What riders actually want is very simple. They are not asking for motorcycles to be tax-free. They are asking for fairness. A sensible slab that recognizes 350cc is not luxury anymore. A system that collects taxes at a moderate rate but invests visibly in road quality, signage, drainage, and safety. A recognition that passion does not equal privilege. And most importantly, leadership that understands on-the-ground reality. Many decisions seem to be taken in isolation, by people sitting in air-conditioned offices, shielded by motorcades, who rarely know the experience of negotiating traffic or sudden potholes on two wheels. If they even once rode on these roads themselves, they would know how ridiculous it is to call a middle-class 350cc bike luxurious.
It is a bitter way of expressing anger, but it rings true for lakhs of riders. The symbolism is strong—a dream is penalized as luxury, a practical vehicle is punished as indulgence, while dangerous roads remain unaddressed. The government has built a perfect contradiction: tax the people for better services, and then never give those services.

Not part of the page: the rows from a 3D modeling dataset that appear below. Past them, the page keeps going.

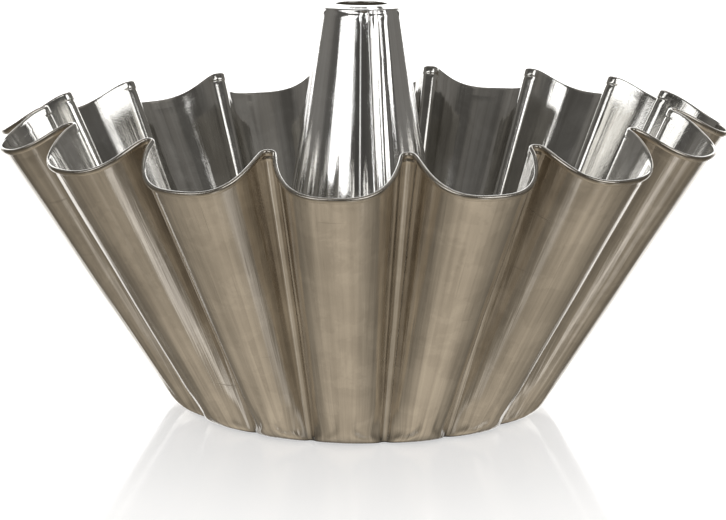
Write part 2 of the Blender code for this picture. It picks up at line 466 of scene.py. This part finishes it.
class Nodes:
    """Short names for building a node tree."""

    def __init__(self, tree):
        self.tree = tree

    def feed(self, socket, value):
        if isinstance(value, bpy.types.NodeSocket):
            self.tree.links.new(value, socket)
        else:
            socket.default_value = value

    def maths(self, operation, first, second=0.0):
        node = self.tree.nodes.new("ShaderNodeMath")
        node.operation = operation
        self.feed(node.inputs[0], first)
        self.feed(node.inputs[1], second)
        return node.outputs["Value"]

    def add(self, total, share, power=1.0):
        """The total and the share times the power."""
        return self.maths("ADD", total, self.maths("MULTIPLY", share, power))

    def axes(self, vector):
        node = self.tree.nodes.new("ShaderNodeSeparateXYZ")
        self.tree.links.new(vector, node.inputs["Vector"])
        return node.outputs["X"], node.outputs["Y"], node.outputs["Z"]

    def angles(self, right, away, up):
        """A direction's azimuth and elevation, in degrees."""
        azimuth = self.maths("DEGREES", self.maths("ARCTAN2", right, away))
        return azimuth, self.maths("DEGREES", self.maths("ARCSINE", up))

    def ramp(self, value, low, high, to_low=0.0, to_high=1.0):
        node = self.tree.nodes.new("ShaderNodeMapRange")
        node.interpolation_type = "SMOOTHSTEP"
        self.tree.links.new(value, node.inputs["Value"])
        for name, number in (
            ("From Min", low),
            ("From Max", high),
            ("To Min", to_low),
            ("To Max", to_high),
        ):
            node.inputs[name].default_value = number
        return node.outputs["Result"]

    def edge(self, value, at, soft):
        """0 below an edge and 1 above it."""
        return self.ramp(value, at - soft, at + soft)

    def band(self, value, low, high, soft):
        """1 between two edges and 0 outside them."""
        return self.maths("SUBTRACT", self.edge(value, low, soft), self.edge(value, high, soft))

    def hill(self, value, middle, spread):
        """1 at the middle, falling smoothly to 0 twice the spread away."""
        off = self.maths("ABSOLUTE", self.maths("SUBTRACT", value, middle))
        return self.ramp(off, 2 * spread, 0.0)

    def glow(self, kind, color, strength):
        """An Emission or a Background."""
        node = self.tree.nodes.new("ShaderNode" + kind)
        node.inputs["Color"].default_value = (*color, 1.0)
        self.feed(node.inputs["Strength"], strength)
        return node.outputs[kind]

    def both(self, first, second):
        node = self.tree.nodes.new("ShaderNodeAddShader")
        self.tree.links.new(first, node.inputs[0])
        self.tree.links.new(second, node.inputs[1])
        return node.outputs["Shader"]

    def show(self, seen, mirrored, surface):
        """What the camera sees directly, and what the metal mirrors."""
        path = self.tree.nodes.new("ShaderNodeLightPath")
        mix = self.tree.nodes.new("ShaderNodeMixShader")
        self.tree.links.new(path.outputs["Is Camera Ray"], mix.inputs["Fac"])
        self.tree.links.new(mirrored, mix.inputs[1])
        self.tree.links.new(seen, mix.inputs[2])
        self.tree.links.new(mix.outputs["Shader"], surface)


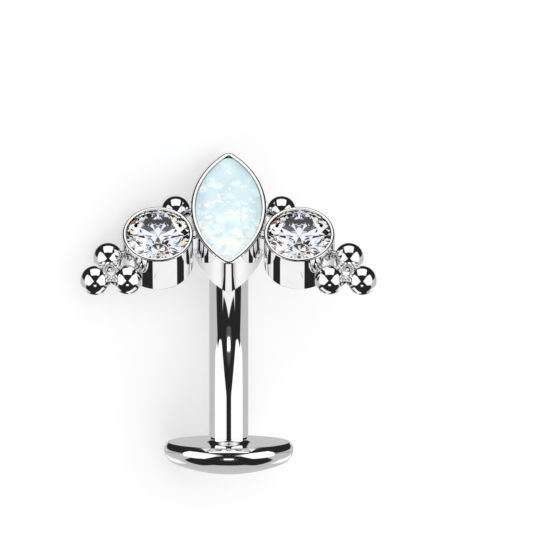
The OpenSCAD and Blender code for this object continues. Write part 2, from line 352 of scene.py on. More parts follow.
def shell(rings):
    """Vertices and faces of a closed skin over rings: squares between neighbouring rings, and fans
    that close the first and last rings to their middle points."""
    count, around = rings.shape[:2]
    vertices = np.vstack([rings.reshape(-1, 3), rings[0].mean(0), rings[-1].mean(0)])
    low = np.arange((count - 1) * around).reshape(count - 1, around)
    quads = np.stack([low, np.roll(low, -1, 1), np.roll(low, -1, 1) + around, low + around], -1)
    first, last = np.arange(around), np.arange(around) + (count - 1) * around
    start, end = np.full(around, count * around), np.full(around, count * around + 1)
    fans = np.vstack([
        np.stack([start, np.roll(first, -1), first], -1),
        np.stack([last, np.roll(last, -1), end], -1),
    ])
    return vertices, [quads.reshape(-1, 4), fans]


def make_piece(name, shells, material, body, node, smooth=True):
    """A mesh object of one or more closed shells, in place in the row frame. It rides on a body and
    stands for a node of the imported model."""
    offsets = np.cumsum([0] + [len(points) for points, _ in shells])
    vertices = np.vstack([points for points, _ in shells])
    faces = [part + offset for (_, parts), offset in zip(shells, offsets) for part in parts]
    widths = np.concatenate([np.full(len(part), part.shape[1]) for part in faces])
    loops = np.concatenate([part.ravel() for part in faces])
    mesh = bpy.data.meshes.new(name)
    mesh.vertices.add(len(vertices))
    mesh.vertices.foreach_set("co", vertices.astype(np.float32).ravel())
    mesh.loops.add(len(loops))
    mesh.loops.foreach_set("vertex_index", loops.astype(np.int32))
    mesh.polygons.add(len(widths))
    mesh.polygons.foreach_set("loop_start", (np.cumsum(widths) - widths).astype(np.int32))
    mesh.polygons.foreach_set("use_smooth", np.full(len(widths), smooth))
    mesh.update(calc_edges=True)
    mesh.validate()
    mesh.materials.append(material)
    piece = bpy.data.objects.new(name, mesh)
    bpy.context.scene.collection.objects.link(piece)
    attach(piece, body)
    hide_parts(node)


def disc_profile(bar):
    """Half section of the disc, from the foot of its dome to the bar's root. The dome is a wide arc,
    the turn a tight one that it meets on the same slope, and the shoulder leans in to the flat. The
    wide arc's radius is the one at which it holds the tight arc's circle and touches it."""
    turn_at = bar.disc_r - bar.disc_turn_r
    fall = bar.disc_dome
    dome_r = (turn_at**2 + fall**2 - bar.disc_turn_r**2) / (2 * (fall - bar.disc_turn_r))
    dome_edge = math.degrees(math.atan2(dome_r - fall, turn_at))
    flat_r = bar.disc_r - bar.disc_lip
    # The shoulder's overhang falls off with a power of the height left to the widest line
    share = np.linspace(0, 1, 17)[:-1] ** 1.5
    height = bar.disc_shoulder * (1 - share[::-1])
    out = flat_r + bar.disc_lip * (1 - (1 - height / bar.disc_shoulder) ** bar.disc_bulge)
    shoulder = np.column_stack([out, -height])
    # Four points round the edge between shoulder and flat, in steps of its rounding
    soft = bar.soft_edge
    crease = soft * np.array([(0.35, -0.35), (0, -0.08), (-0.5, 0), (-1.5, 0)]) + [flat_r, 0]
    flat_start = (crease[-1, 0] - 5 * SHARP, 0)
    root, fillet = bar.thickness / 2, bar.root_r
    level = -bar.disc_shoulder
    return path(
        arc((0, level + dome_r - fall), dome_r, -NEAR_AXIS, -dome_edge, 40),
        arc((turn_at, level), bar.disc_turn_r, -dome_edge, 0, 20),
        shoulder[shoulder[:, 1] < -0.6 * soft],
        crease,
        line(flat_start, (root + 1.2 * fillet, 0), 24),
        arc((root + fillet, fillet), fillet, -90, -180, 12),
    )


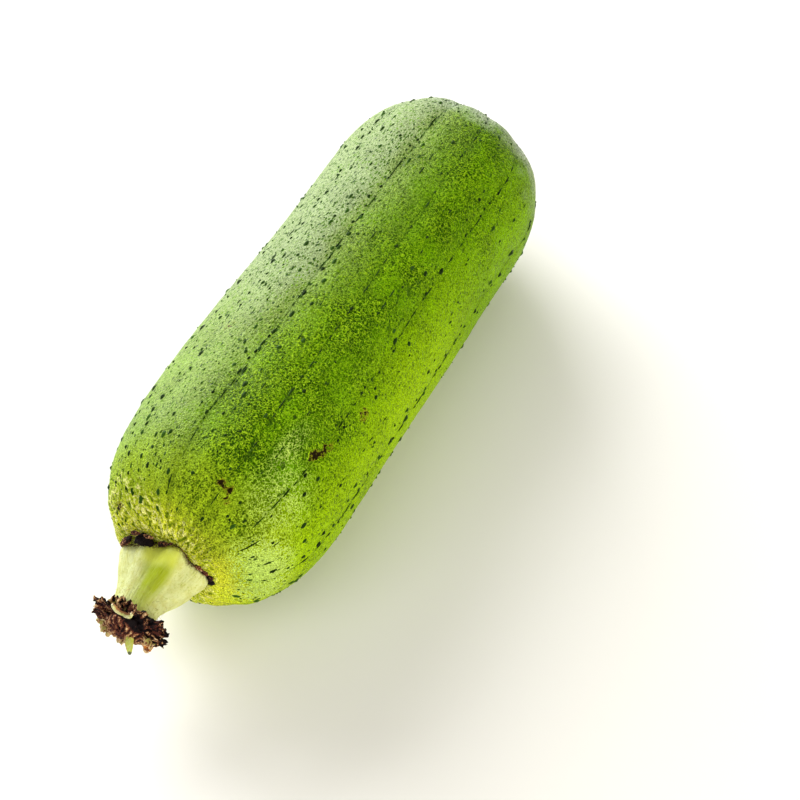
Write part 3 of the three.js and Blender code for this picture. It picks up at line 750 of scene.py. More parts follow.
def fruit_outline():
    """The outline from the blossom pole to the stalk pole: run, x and radius."""
    start = (BLOSSOM_DOME, BLOSSOM_RADIUS)
    end = (FRUIT_LENGTH - STALK_DOME, STALK_RADIUS)
    step = (end[0] - start[0]) / 3
    shoulder = FRUIT_LENGTH - STALK_DOME * (1 - STALK_SHOULDER_PULL)
    parts = [
        [(0, 0), (0, BLOSSOM_POLE_PULL * BLOSSOM_RADIUS), (0, BLOSSOM_RADIUS), start],
        [start, (start[0] + step, BLOSSOM_RADIUS), (end[0] - step, STALK_RADIUS), end],
        [end, (shoulder, STALK_RADIUS), (FRUIT_LENGTH, STALK_POLE_PULL * STALK_RADIUS), (FRUIT_LENGTH, 0)],
    ]
    line = np.vstack([bezier(part, OUTLINE_POINTS)[i > 0 :] for i, part in enumerate(parts)])
    run = np.concatenate([[0], np.cumsum(np.linalg.norm(np.diff(line, axis=0), axis=1))])
    return run, line[:, 0], line[:, 1]


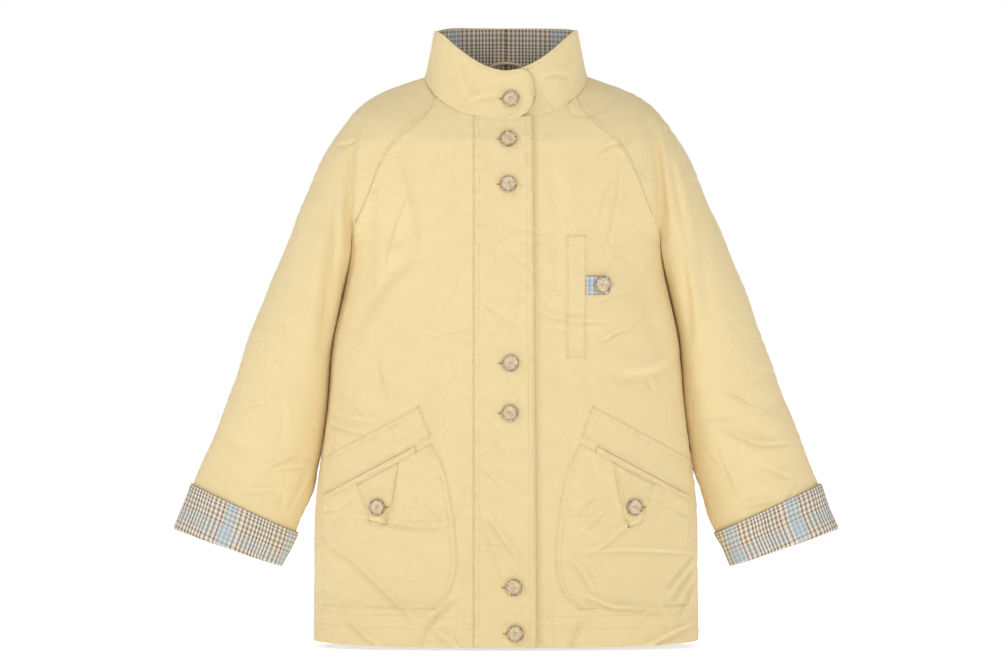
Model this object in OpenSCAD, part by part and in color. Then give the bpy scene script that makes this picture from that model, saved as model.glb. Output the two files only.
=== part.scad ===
// Stand-collar jacket with a lapped, buttoned front, raglan sleeves and turned-back cuffs.
// X runs across the wearer (wearer's right is -X), the front faces -Y and +Z is up.
// The origin is the middle of the hanger loop, at the inside back of the neck.

/* [Body] */
// Height of the hem below the hanger loop
hem_drop = 750; // [600:1:900]
// Half the width of the hem
hem_half_w = 250; // [240:1:300]
// Half the width at the hip, where the sleeve leaves the side
hip_half_w = 248; // [240:1:290]
// Half the width at the waist
waist_half_w = 230; // [222:1:270]
// Half the width of the chest, measured through the sleeve head
chest_half_w = 226; // [215:1:245]
// Distance from the middle to the plane of each armhole
shoulder_half = 200; // [180:1:205]
// Half the depth of the body, front to back
body_half_d = 105; // [90:1:130]
// Roundness of the body section, 2 for an ellipse
section_power = 2.5; // [2:0.1:3.5]

/* [Neck and collar] */
// Half the width of the neck seam
neck_half_w = 105; // [90:1:115]
// Half the depth of the neck seam
neck_half_d = 76; // [65:1:90]
// How far the collar leans in over its height
collar_lean = 12; // [0:1:20]
// Height of the collar top above the origin
collar_top = 52; // [35:1:70]
// Dip of the collar top at the middle of the front
collar_dip = 61; // [20:1:70]
// Length of the lapped collar end past the middle
collar_lap = 38; // [25:1:45]
// Width of the hanger loop between its sewn ends
loop_w = 64; // [45:1:90]
// Rise of the hanger loop above its sewn ends
loop_rise = 15; // [12:1:25]
// Thickness of the loop's piping
loop_d = 4; // [3:0.5:6]

/* [Front] */
// Distance of the front band's seam from the middle
band_seam = 42; // [35:1:50]
// Lap of the front band past the middle
band_lap = 36; // [28:1:45]
// Distance of the front's fold line from the middle, at the neck
fold_top = 56; // [52:1:58]
// Distance of the front's fold line from the middle, at the hem
fold_hem = 92; // [80:1:96]
// Depth of the hem turned up inside
hem_turn = 48; // [30:1:70]

/* [Sleeves] */
// Height of the shoulder point below the origin
shoulder_drop = 60; // [50:1:75]
// Height of the armhole, top to bottom
armhole_h = 180; // [160:1:200]
// Half the depth of the armhole
armhole_half_d = 57; // [45:1:62]
// Flat width of the sleeve end
wrist_w = 142; // [120:1:160]
// Half the depth of the sleeve end
wrist_half_d = 28; // [20:1:36]
// Height of the turned-back cuff
cuff_h = 62; // [40:1:80]
// Gap between the side of the body and the sleeve
sleeve_gap = 5; // [3:0.5:12]

/* [Pockets] */
// Inner end of the lower pocket mouth, from the middle
mouth_in = 119; // [117:1:130]
// Outer end of the lower pocket mouth, from the middle
mouth_out = 236; // [215:1:238]
// Height of the inner end of the mouth above the hem
mouth_in_h = 257; // [230:1:280]
// Height of the outer end of the mouth above the hem
mouth_out_h = 194; // [175:1:215]
// Width of the lower pocket's welt
welt_w = 12; // [8:1:16]
// Distance of the chest pocket from the middle
chest_pocket_x = 77; // [70:1:95]
// Width of the chest pocket's welt
chest_welt_w = 26; // [18:1:32]
// Length of the chest pocket's welt
chest_welt_h = 158; // [120:1:180]

/* [Buttons and cloth] */
// Diameter of every button
button_d = 22; // [18:0.5:24]
// Thickness of a button
button_t = 3.4; // [2.5:0.1:4.5]
// Diameter of the thread shank under a button
shank_d = 3; // [2:0.5:4]
// Thickness of the outer cloth
cloth = 1.2; // [0.8:0.1:1.6]
// Thickness of the lining
lining = 0.8; // [0.5:0.1:1.2]
// Gap between the outer cloth and the lining
layer_gap = 1.6; // [1.4:0.1:2]

/* [Hidden] */

right = -1;
left = 1;
front = 1;
back = -1;
fabric = [0.93, 0.85, 0.65];
plaid = [0.70, 0.64, 0.53];
horn = [0.78, 0.66, 0.48];
white = [0.93, 0.92, 0.88];
thread = [0.86, 0.77, 0.57];

// Surface levels, measured outwards from the face of the body cloth
shell_out = 0;
shell_in = -cloth;
lining_out = shell_in - layer_gap;
lining_in = lining_out - lining;
turned_out = shell_in - 0.6;
turned_in = turned_out - cloth;
lap_rise = 1.5 - turned_in;
patch_in = 1.6;
patch_out = patch_in + cloth;
tab_in = patch_out + 0.8;
tab_out = tab_in + cloth;
button_gap = 0.8;
seam_gap = 0.8;
seam_turn = 0.25;
slot_h = shank_d + 2;

function mix(a, b, t) = a + (b - a) * t;
function power(v, p) = sign(v) * pow(abs(v), p);
function unit(v) = v / norm(v);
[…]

India’s youth deserves better. They deserve to dream, to ride, to travel safely, and to experience motorcycling without being told it is sinfully luxurious. The industry deserves growth, not suffocation. The country deserves policy that reflects modern reality, not outdated assumptions. Until then, every rider buying something above 350cc will feel this pinch doubly—first on their wallet, and then on their bones when they meet the next pothole. And so the question stays: do we really need 40% GST on bikes, or do we just need leaders who finally ride on the same broken roads as the rest of us?